The mechanics involve two practitioners engaging in continuous grappling exchange with each practitioner committed to allowing the partner to work — submissions that would normally finish are released to let the exchange continue, position changes are accepted rather than aggressively resisted, and the overall tempo is approximately 30-50% of conventional rolling intensity. The training value emerges from the continuous engagement without the breaks that competitive rolling produces — both practitioners develop grappling fluency, technical refinement, and the muscle memory required for efficient transition between positions.

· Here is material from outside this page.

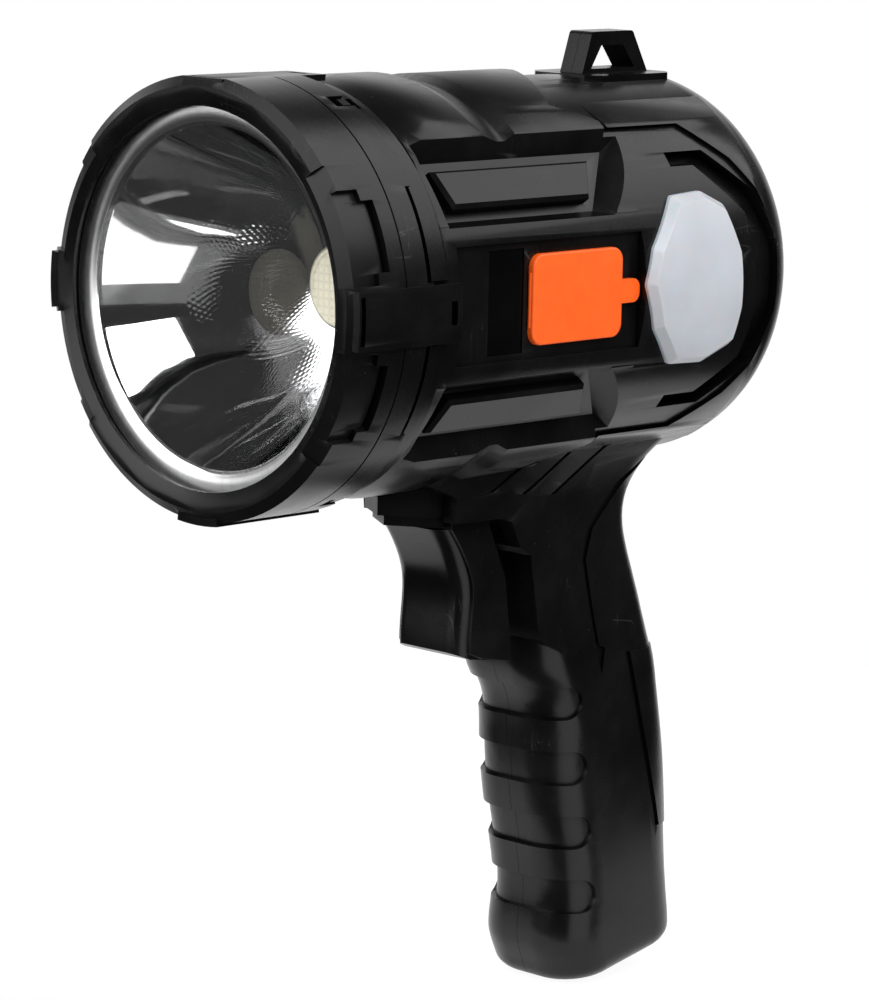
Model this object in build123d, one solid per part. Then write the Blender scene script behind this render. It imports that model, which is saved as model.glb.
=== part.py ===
from build123d import *
import math
import os

# Handheld searchlight with a pistol grip. Millimetres, +Z up, lens towards minus Y.
# The pieces are drawn about the barrel's axis, with the bezel's front edge at Y zero,
# and placed at the end so that the origin lies in the middle of the hand grip.

# Shared clearances
overrun = 2.0
fit_gap = 0.2
part_gap = 0.3
seam_gap = 0.1

# Barrel of the two housing halves
barrel_step = 3.7
barrel_wall = 4.8
barrel_length = 160.5
dome_radius = 18.0
collar_inset = 0.9
collar_ridge = 0.7
collar_length = 8.4
collar_slope = 2.6
spigot_wall = 2.9
spigot_depth = 6.4
top_rise = 1.8
top_swell = 1.4
facet_low_angle = 40.0
facet_high_angle = 49.5
top_length = 66.0

# Bezel, snapped over the housing's spigot
bezel_radius = 50.5
bezel_wall = 3.2
bezel_length = 25.0
bezel_chamfer = 1.6
lip_width = 3.7
lip_slope = 2.4
lip_recess = 1.0
lip_thickness = 2.0
top_flat = 0.5
lug_rise = 0.9
lug_angle = 7.4
lug_front = 0.9
tongue_length = 8.0
latch_width = 5.4
latch_length = 1.9
pocket_depth = 1.4
pocket_front = 1.2
pocket_rear = 11.8
pocket_near_angle = 8.6
pocket_far_angle = 33.6
ramp_width = 4.5
ramp_depth = 2.3
ramp_far_angle = 41.0
pocket_slot = 1.3
pocket_slot_depth = 2.3
groove_depth = 1.9
groove_width = 1.3
groove_front = 1.5
groove_near_angle = 6.0
slot_width = 1.9
slot_near_angle = 8.0
slot_far_angle = 33.5
window_angle = 64.0
window_width = 4.4
window_length = 8.0
nub_width = 2.6
nub_length = 2.4
seam_line = 16.2
seam_line_depth = 0.25

# Lens, gasket and reflector
lens_thickness = 1.6
gasket_thickness = 0.8
gasket_width = 2.5
flange_width = 3.8
reflector_tail = 9.8
reflector_depth = 40.5
reflector_wall = 1.3
flange_thickness = 1.2
reflector_points = 14

# Light emitter, its board and the heat sink
emitter_radius = 8.2
emitter_thickness = 1.0
emitter_ring = 1.2
led_board_radius = 20.5
led_board_thickness = 1.6
sink_radius = 24.5
sink_plate = 2.4
sink_fin_length = 11.0
sink_fin_thickness = 1.4
sink_fins = 7
bulkhead_thickness = 1.9
sink_ledge = 3.7

# Screws
small_head_radius = 1.7
small_head_height = 1.3
small_shank_radius = 0.95
small_shank_length = 3.4
led_screw_angle = 45.0
sink_screw_angle = 22.5
case_head_radius = 2.6
case_head_height = 2.0
case_shank_radius = 1.35
case_shank_length = 19.0
case_seat = 11.0
boss_wall = 1.7
recess_depth_share = 0.55

# Side pockets with their bars
trough_angle = 35.0
trough_half = 10.2
trough_depth = 3.6
trough_lift = 2.4
trough_front = 35.0
trough_length = 64.0
bar_sink = 0.4
bar_edge = 0.9

# Port panel on the left side, with the indicator window and the ports
panel_front = 37.2
panel_length = 62.0
panel_half = 13.6
panel_sink = 3.0
window_pane_front = 49.0
window_pane_length = 11.5
window_pane_half = 12.0
window_pane_thickness = 1.6
window_pane_sink = 0.3
window_ledge = 1.8
cover_front = 62.0
cover_length = 30.4
cover_half = 10.5
cover_thickness = 1.7
cover_round = 3.2
cover_plug_depth = 1.1
cover_margin = 2.4
tab_length = 6.2
tab_half = 2.8
hinge_bead = 1.0
cover_open_angle = 115.0

# Control board behind the panel
board_thickness = 1.6
board_front = 52.0
board_length = 45.0
board_half = 14.0
socket_height = 13.0
output_half_width = 6.6
output_half_height = 2.9
input_half_width = 4.5
input_half_height = 1.7
socket_shell = 0.5
socket_tongue = 1.2
output_share = 0.66
input_share = 0.24
post_radius = 2.6
post_inset = 3.2
chip_length = 9.0
chip_height = 1.8
coil_radius = 3.6
coil_height = 4.4
indicator_count = 4
indicator_size = 2.4
indicator_height = 1.2

# Side lamp
field_front = 103.0
field_length = 44.5
field_half = 35.6
channel_depth = 3.2
ridge_rise = 0.9
ridge_angle = 63.3
ridge_fade = 0.18
lamp_front = 98.4
lamp_length = 34.5
lamp_half = 20.4
lamp_centre = 1.3
lamp_rise = 2.6
lamp_wall = 1.6
lamp_edge = 1.7
lamp_corner = 2.2
well_depth = 7.3
well_floor = 1.5
well_inset = 6.6
lamp_board_thickness = 1.2
lamp_led_size = 3.2
lamp_led_height = 0.8
lamp_led_rows = 3
lamp_wire_hole = 2.2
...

Flow rolling is foundational pedagogically and is one of the canonical modern training methodologies. Notable variations include single-position flow rolling (continuous exchange around a single position), submission-allowed flow rolling (where submissions are completed but not at full intensity), and contextual flow rolling (where specific tactical contexts are explored — e.g., 'work from the bottom only' or 'focus on guard retention'). The methodology is particularly valuable because the cooperative tempo allows for technical exploration that competitive rolling does not — practitioners can attempt techniques they wouldn't risk in competitive contexts, and the technical refinement that emerges substantially improves overall grappling ability.

KEY POINTS

  • 01Engage in continuous grappling without competitive intent.
  • 02Release submissions to let exchange continue.
  • 03Accept position changes rather than resisting aggressively.
  • 04Tempo at approximately 30-50% of conventional rolling.
  • 05Focus on technical refinement and continuous movement.

COMMON MISTAKES

  • Converting flow rolling to competitive rolling.
  • Refusing to release positions to let partner work.
  • Flowing without technical intent.
  • Not exploring techniques you wouldn't use in competition.
  • Failing to communicate about flow tempo with partner.

TRAINING DRILLS

  • Single-position flow rolling around one position.
  • Submission-allowed flow rolling with low intensity.
  • Contextual flow rolling (specific tactical focus).
  • Cross-belt flow rolling for technical refinement.
  • Extended flow rolling sessions for endurance building.